Die neuerliche Verteuerung des Erdöls 1979 ließ jedoch die Schuldenberge dramatisch ansteigen. Bis heute sind die Schulden der Dritten Welt seit Beginn der siebziger Jahre um 700 Prozent gestiegen. An ihnen haben die Privatbanken im selben Zeitraum ihren Anteil von 30 auf 60 Prozent verdoppelt. Unfaßbar hoch ist der Schuldenstand einiger Länder geworden: Brasilien 97 Milliarden Dollar, Mexiko 89, Argentinien 44, " Südkorea 40, Venezuela 35 ...

Bei solchen Beträgen stellt schon die Zinsenzahlung vielfach eine untragbare Belastung dar. Viele Länder bewältigen sie nicht mehr. Dazu schreibt Ernst Löschner, Abteilungsdirektor der österreichischen Kontrollbank, in einer Untersuchung: „Die Außenschuld der Dritten Welt und der Ostblockländer verdoppelte sich innerhalb von fünf Jahren und erreichte Mitte 1983 einen Stand, bei dem eine Zinsänderung um nur einen Prozentpunkt einen Unterschied im Zinsendienst von acht Milliarden US-Dollar bewirken würde."

Und die Zinsen steigen tatsächlich. Ein Hauptgrund dafür sind die gigantischen Budgetdefizite der USA (im laufenden Jahr 200 Milliarden Dollar). Um Mittel zum Stopfen dieses Lochs anzulocken, müssen hohe Zinsen gezahlt werden. Gleichzeitig treibt die Nachfrage nach Dollars den Kurs der Währung in die Höhe.

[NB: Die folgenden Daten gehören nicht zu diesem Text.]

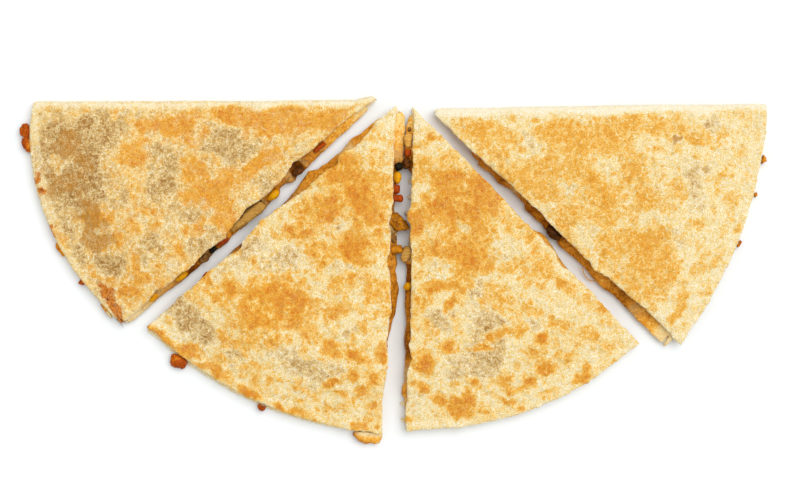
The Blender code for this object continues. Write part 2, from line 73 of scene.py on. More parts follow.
# The dough's own patterns, mm
SHEETS_APART = 60.0      # keeps the patterns of the top and of the underside unlike
BLISTERS_APART = 4.6
BLISTER_RADIUS = 1.5
SWELLS_APART = 9.0
WRINKLES_APART = 2.6
WRINKLE_HEIGHT = 0.22
GRAIN_SIZE = 1.6
GRAIN_HEIGHT = 0.055
SIDE_GRAIN_SIZE = 1.8    # of the torn crumb at a cut
SIDE_GRAIN_HEIGHT = 0.16
FOLD_START = 0.9         # the pale fold, dry dough with a painted highlight on it, is full this near the first side
FOLD_WIDTH = 3.6         # and fades out over this width
FOLD_GRAIN = 1.3         # width of the brown streaks along the fold
PALE_TIP = 12.0          # the dough stays pale this far from a wedge's tip
CRUMB_DEPTH = 3.5        # the crumb is palest this near a cut
CELL_SIZE = 3.6          # cells of dough, each browned in its own way
FLECK_SIZE = 1.3         # smaller cells in them
CELL_BEND = 1.8          # how crooked the veins between the cells are

# The cut sides and the filling, mm
EDGE_STEP = 0.8          # the edge of a piece is found once in each such length of a side
EDGE_STEPS = 260         # enough for the longest side
EDGE_DEPTH = 12.0        # points deeper in the wedge are no part of its edge
PUSH_REACH = 5.0         # a push on an edge fades out over this distance
TIP_REACH = 9.0          # the even meshing blunts a wedge's tip this far in
CORNER_REACH = 5.0       # and a rim corner this far
BITES_APART = 4.6        # along a torn edge
NICKS_APART = 1.5
SHEET_INSET = 0.8        # a bottom sheet ends this far inside the foot of the cheese
CHEESE_INSET = 0.6       # the cheese starts this far inside the top sheet's edge
HIDDEN_INSET = 0.7       # and ends this far inside it where none shows
CUT_DEPTH = 9.0          # the tones of a cut face reach this deep into the cheese
DRIP_START = 0.5         # cheese this far past the rim has run out
DRIP_PULL = 1.9          # what ran out shrank back this far
OOZE_SWELL = 1.2         # and where it stayed pale it is this much thicker
GOLDEN_START = 3.2       # there it is golden this far past the rim
CHEESE_FOOT = 0.1        # no cheese lies lower than this
SHEET_GAP = 0.4          # the cheese fills the gap between it and the sheets
POCKET_GAP = 0.28        # a piece in the filling fills the gap between it and the cheese
THREAD_RADIUS = 0.22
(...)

Die Folge: Immer mehr Länder sehen sich außerstande, ihren Verpflichtungen nachzukommen. Umschuldungsaktionen sollen die Zahlungsunfähigkeit der Schuldner verhindern. Ihre Häufigkeit nimmt dramatisch zu: Zwischen 1956 und 1977 wurden international jährlich Beträge in einer Größenordnung von 500 Millionen Dollar umgeschuldet. 1982 waren es hingegen 40 Milliarden (für 20 Länder) und 1983 sogar 80 Milliarden für 30 Länder.

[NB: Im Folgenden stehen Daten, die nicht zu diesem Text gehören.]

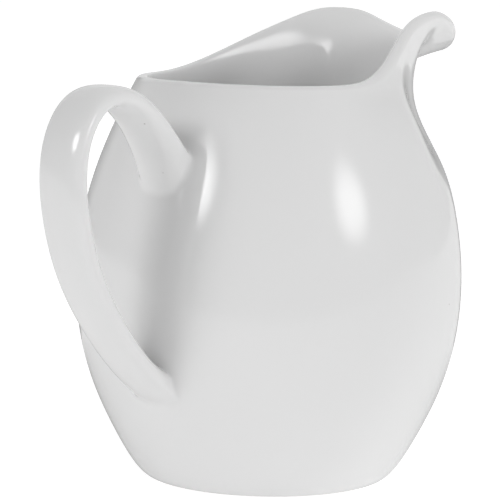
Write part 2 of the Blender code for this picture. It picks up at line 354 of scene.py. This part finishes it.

Mittlerweile wird deutlich, daß diese Umschuldungen das eigentliche Problem nicht lösen. Wohl wirkt bei diesen Aktionen, an denen oft Hunderte Banken und Notenbanken beteiligt sind, auch der Internationale Währungsfonds mit und verordnet dem Schuldnerland eine ökonomische Kur. Diese erweist sich jedoch vielfach als Abmagerungskur, die die Existenz des Patienten ernsthaft bedroht. Das Sparen wird nämlich vielfach auf Kosten der ohnedies schon am Existenzminimum dahinvegetierenden breiten Bevölkerungsschichten betrieben.

Das Grundproblem liegt darin, daß die geborgten Mittel allzu stark dem Konsum (vielfach der Elite, die allein zwischen 1977 und 1983 rund 55 Milliarden Dollar aus Lateinamerika in das Bankensystem der Industrieländer verschoben haben dürfte) und nicht sinnvollen Investitionen zugeführt worden sind. Den Geldforderungen steht daher heute keine erhöhte Leistungsfähigkeit der Schuldner gegenüber. Man wird daher nicht um die Konsequenz herumkommen, daß die Guthaben eigentlich Luftschlösser sind.